COLLECTED MATERIAL:
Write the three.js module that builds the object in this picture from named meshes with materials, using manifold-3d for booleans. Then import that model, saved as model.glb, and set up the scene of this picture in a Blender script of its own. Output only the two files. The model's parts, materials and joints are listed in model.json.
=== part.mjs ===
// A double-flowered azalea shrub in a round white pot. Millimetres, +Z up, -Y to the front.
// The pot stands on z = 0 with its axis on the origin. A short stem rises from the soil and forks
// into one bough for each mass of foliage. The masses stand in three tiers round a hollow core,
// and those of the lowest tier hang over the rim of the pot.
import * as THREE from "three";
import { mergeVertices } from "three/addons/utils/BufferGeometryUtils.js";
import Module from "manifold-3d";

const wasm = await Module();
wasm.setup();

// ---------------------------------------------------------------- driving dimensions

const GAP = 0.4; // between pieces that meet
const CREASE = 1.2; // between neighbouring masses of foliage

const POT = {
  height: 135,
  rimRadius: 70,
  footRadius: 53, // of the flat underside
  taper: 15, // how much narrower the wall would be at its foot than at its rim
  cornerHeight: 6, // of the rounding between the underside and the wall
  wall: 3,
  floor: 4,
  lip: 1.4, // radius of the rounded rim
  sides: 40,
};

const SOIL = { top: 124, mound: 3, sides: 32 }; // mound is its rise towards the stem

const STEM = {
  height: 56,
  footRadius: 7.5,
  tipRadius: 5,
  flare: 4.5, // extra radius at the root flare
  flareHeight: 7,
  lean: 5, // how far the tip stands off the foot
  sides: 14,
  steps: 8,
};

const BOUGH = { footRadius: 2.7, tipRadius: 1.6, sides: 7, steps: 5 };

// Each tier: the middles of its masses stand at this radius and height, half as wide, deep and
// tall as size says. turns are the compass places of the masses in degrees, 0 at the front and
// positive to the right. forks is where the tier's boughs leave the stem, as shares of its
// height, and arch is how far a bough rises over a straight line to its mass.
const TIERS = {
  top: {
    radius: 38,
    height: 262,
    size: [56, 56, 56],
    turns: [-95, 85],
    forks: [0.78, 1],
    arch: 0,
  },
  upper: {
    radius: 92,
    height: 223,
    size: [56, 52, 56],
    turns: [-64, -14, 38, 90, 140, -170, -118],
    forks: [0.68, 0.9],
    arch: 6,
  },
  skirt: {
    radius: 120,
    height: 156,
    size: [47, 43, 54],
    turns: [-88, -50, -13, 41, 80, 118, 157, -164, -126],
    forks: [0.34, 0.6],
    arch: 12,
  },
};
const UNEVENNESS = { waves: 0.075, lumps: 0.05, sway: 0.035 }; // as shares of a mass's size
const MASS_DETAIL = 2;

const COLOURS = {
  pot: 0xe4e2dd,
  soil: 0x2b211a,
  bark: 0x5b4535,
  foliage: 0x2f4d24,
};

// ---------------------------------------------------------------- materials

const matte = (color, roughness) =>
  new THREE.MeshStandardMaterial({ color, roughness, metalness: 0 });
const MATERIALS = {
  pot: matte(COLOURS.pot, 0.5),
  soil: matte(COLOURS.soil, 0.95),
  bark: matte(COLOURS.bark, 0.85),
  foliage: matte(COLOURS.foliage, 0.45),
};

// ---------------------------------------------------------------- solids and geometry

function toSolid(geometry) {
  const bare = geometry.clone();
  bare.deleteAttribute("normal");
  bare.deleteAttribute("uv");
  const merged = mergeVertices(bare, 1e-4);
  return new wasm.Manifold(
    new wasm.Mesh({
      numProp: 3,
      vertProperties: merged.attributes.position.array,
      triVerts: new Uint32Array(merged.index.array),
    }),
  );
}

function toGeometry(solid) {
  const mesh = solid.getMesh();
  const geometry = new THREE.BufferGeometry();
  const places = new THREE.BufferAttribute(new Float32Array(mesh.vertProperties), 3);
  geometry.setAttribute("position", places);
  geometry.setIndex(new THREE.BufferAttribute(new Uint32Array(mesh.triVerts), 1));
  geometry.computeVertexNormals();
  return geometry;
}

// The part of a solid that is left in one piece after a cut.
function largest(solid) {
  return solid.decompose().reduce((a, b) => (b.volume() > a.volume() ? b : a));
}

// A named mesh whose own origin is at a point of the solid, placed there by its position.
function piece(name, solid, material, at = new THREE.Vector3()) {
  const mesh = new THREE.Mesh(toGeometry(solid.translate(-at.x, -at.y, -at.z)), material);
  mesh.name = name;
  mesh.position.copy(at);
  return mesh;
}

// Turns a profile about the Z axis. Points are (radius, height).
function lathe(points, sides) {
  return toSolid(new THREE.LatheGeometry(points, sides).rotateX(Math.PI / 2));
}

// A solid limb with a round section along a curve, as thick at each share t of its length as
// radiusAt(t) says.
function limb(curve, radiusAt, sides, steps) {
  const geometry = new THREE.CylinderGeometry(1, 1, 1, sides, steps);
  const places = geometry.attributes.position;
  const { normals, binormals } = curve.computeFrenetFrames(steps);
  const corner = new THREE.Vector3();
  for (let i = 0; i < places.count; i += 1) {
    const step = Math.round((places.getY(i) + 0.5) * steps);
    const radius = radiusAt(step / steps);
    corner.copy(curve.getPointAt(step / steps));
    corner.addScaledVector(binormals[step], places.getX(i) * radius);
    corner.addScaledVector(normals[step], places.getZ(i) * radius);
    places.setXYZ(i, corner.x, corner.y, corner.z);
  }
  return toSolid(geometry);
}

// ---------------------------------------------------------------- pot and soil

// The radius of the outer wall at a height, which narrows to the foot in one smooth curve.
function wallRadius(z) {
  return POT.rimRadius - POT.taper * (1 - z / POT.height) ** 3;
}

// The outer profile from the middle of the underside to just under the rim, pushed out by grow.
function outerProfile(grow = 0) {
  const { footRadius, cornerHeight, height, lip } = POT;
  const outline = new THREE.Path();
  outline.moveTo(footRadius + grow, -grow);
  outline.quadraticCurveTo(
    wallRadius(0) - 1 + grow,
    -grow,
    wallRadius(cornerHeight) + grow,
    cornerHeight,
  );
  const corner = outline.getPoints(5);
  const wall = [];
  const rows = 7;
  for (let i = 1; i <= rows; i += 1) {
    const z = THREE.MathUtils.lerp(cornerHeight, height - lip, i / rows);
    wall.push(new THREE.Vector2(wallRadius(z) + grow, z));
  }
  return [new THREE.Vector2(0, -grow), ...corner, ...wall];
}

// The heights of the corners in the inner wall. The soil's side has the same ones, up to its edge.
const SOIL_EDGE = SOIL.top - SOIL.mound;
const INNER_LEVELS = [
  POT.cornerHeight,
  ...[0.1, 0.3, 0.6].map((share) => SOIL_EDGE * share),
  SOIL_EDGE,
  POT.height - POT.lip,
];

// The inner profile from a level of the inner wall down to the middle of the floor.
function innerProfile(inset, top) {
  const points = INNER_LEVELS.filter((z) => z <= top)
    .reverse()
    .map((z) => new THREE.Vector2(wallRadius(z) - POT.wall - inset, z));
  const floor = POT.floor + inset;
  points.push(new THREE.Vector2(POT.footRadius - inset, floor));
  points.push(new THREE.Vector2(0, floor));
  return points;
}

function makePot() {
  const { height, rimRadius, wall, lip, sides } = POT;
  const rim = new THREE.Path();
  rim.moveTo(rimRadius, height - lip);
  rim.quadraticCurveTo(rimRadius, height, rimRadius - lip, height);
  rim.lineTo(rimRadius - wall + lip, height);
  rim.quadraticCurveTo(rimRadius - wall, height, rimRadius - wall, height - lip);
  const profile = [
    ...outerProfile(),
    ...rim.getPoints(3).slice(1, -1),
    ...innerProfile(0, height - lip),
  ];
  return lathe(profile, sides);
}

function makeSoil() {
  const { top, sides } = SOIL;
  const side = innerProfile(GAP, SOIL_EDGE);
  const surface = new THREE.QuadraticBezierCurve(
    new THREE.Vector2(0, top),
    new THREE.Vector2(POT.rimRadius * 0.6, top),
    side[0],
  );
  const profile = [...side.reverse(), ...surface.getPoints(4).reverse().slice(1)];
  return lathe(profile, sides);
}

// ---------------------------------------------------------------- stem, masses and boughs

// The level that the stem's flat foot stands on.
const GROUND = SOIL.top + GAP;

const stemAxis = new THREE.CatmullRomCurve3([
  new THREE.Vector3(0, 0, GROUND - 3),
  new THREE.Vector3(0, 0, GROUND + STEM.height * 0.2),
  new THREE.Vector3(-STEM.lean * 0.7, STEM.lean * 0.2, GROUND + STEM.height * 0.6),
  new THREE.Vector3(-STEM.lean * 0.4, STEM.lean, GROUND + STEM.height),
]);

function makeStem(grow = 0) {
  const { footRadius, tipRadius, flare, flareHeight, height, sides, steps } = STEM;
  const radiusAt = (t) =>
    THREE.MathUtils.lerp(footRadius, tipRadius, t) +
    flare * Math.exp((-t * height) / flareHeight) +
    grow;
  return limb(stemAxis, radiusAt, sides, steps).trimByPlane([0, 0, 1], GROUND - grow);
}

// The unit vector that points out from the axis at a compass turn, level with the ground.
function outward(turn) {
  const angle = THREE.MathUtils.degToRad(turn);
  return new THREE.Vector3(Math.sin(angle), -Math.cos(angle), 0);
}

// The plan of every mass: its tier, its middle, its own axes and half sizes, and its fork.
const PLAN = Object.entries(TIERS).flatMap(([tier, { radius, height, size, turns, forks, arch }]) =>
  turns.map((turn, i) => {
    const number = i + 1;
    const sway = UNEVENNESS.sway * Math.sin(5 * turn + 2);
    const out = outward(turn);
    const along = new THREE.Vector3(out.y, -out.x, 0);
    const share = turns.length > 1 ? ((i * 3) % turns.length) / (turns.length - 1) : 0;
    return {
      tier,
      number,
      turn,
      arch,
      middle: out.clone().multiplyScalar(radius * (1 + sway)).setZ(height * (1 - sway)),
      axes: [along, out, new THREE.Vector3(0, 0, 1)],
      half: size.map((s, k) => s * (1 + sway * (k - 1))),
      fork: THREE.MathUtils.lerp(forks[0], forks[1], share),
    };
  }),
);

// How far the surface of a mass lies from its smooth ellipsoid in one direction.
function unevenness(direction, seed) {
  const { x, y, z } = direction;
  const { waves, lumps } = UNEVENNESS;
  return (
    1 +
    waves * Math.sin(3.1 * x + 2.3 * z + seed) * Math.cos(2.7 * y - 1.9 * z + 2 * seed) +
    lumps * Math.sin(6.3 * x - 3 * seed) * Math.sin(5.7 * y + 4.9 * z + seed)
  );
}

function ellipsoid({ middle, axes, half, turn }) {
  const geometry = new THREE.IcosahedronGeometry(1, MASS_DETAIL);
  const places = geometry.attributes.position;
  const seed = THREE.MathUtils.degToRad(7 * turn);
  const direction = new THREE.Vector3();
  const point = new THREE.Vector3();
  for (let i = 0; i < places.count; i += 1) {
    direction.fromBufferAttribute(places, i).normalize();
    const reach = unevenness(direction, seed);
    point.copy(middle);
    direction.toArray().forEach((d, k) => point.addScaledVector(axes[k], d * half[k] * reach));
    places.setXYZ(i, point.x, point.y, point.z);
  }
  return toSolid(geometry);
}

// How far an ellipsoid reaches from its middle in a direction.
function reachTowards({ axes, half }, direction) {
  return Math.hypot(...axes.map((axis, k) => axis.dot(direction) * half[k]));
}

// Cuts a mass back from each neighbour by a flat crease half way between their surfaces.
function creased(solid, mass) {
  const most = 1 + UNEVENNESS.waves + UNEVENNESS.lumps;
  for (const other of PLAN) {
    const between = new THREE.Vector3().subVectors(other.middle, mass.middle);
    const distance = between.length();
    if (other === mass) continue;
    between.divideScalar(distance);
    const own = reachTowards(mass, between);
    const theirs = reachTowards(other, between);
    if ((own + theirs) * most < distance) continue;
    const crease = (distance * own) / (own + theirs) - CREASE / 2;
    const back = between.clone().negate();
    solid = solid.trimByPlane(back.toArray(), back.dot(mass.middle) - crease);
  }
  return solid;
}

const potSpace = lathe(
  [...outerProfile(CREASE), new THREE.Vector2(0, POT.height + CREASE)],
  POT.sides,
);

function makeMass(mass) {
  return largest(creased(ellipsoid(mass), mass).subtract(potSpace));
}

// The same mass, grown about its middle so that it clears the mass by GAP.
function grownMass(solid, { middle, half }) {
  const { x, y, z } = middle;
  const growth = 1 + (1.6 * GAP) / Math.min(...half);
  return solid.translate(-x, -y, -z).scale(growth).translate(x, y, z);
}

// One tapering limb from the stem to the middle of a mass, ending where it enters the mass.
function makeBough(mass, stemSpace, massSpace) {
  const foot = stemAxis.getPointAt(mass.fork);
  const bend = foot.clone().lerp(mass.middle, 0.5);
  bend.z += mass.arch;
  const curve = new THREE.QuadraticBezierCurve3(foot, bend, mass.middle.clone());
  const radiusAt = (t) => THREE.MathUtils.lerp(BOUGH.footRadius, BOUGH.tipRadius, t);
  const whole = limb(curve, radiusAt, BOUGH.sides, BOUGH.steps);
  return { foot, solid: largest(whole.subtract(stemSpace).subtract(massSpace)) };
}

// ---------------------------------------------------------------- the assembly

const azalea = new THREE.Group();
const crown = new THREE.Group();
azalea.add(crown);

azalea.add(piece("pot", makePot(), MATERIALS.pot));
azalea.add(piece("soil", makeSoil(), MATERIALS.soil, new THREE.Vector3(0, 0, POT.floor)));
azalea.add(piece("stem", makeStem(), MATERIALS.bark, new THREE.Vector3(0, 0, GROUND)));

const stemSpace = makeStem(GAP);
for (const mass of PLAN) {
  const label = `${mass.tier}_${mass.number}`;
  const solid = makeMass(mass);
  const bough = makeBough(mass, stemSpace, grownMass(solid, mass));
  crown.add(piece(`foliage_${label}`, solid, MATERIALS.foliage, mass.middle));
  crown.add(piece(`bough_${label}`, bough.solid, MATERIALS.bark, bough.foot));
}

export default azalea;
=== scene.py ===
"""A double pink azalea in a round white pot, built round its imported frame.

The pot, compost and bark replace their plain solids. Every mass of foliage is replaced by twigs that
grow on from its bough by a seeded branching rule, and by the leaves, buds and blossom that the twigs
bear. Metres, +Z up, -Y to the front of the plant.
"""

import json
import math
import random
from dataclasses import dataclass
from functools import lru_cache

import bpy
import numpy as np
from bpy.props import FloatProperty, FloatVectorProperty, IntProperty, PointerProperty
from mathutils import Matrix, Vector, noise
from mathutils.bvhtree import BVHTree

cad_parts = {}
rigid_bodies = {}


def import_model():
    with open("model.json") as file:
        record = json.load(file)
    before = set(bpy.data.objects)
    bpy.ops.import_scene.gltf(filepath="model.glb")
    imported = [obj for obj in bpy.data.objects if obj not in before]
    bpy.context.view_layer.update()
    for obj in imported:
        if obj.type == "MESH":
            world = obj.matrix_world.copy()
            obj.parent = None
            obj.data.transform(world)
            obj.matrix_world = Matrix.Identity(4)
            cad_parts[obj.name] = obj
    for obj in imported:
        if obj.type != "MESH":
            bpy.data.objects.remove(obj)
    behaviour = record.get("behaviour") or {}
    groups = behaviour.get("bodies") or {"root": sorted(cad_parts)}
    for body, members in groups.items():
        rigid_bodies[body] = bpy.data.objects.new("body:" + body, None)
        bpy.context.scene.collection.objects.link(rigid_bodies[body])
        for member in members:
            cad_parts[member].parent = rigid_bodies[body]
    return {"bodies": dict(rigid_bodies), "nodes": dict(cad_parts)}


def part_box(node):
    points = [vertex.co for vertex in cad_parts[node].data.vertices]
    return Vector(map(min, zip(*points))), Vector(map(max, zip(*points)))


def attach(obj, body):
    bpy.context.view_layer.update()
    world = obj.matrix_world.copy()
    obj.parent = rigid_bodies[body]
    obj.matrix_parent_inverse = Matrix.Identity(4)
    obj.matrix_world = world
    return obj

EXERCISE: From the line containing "for member in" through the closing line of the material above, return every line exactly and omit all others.

SOLUTION:
        for member in members:
            cad_parts[member].parent = rigid_bodies[body]
    return {"bodies": dict(rigid_bodies), "nodes": dict(cad_parts)}


def part_box(node):
    points = [vertex.co for vertex in cad_parts[node].data.vertices]
    return Vector(map(min, zip(*points))), Vector(map(max, zip(*points)))


def attach(obj, body):
    bpy.context.view_layer.update()
    world = obj.matrix_world.copy()
    obj.parent = rigid_bodies[body]
    obj.matrix_parent_inverse = Matrix.Identity(4)
    obj.matrix_world = world
    return obj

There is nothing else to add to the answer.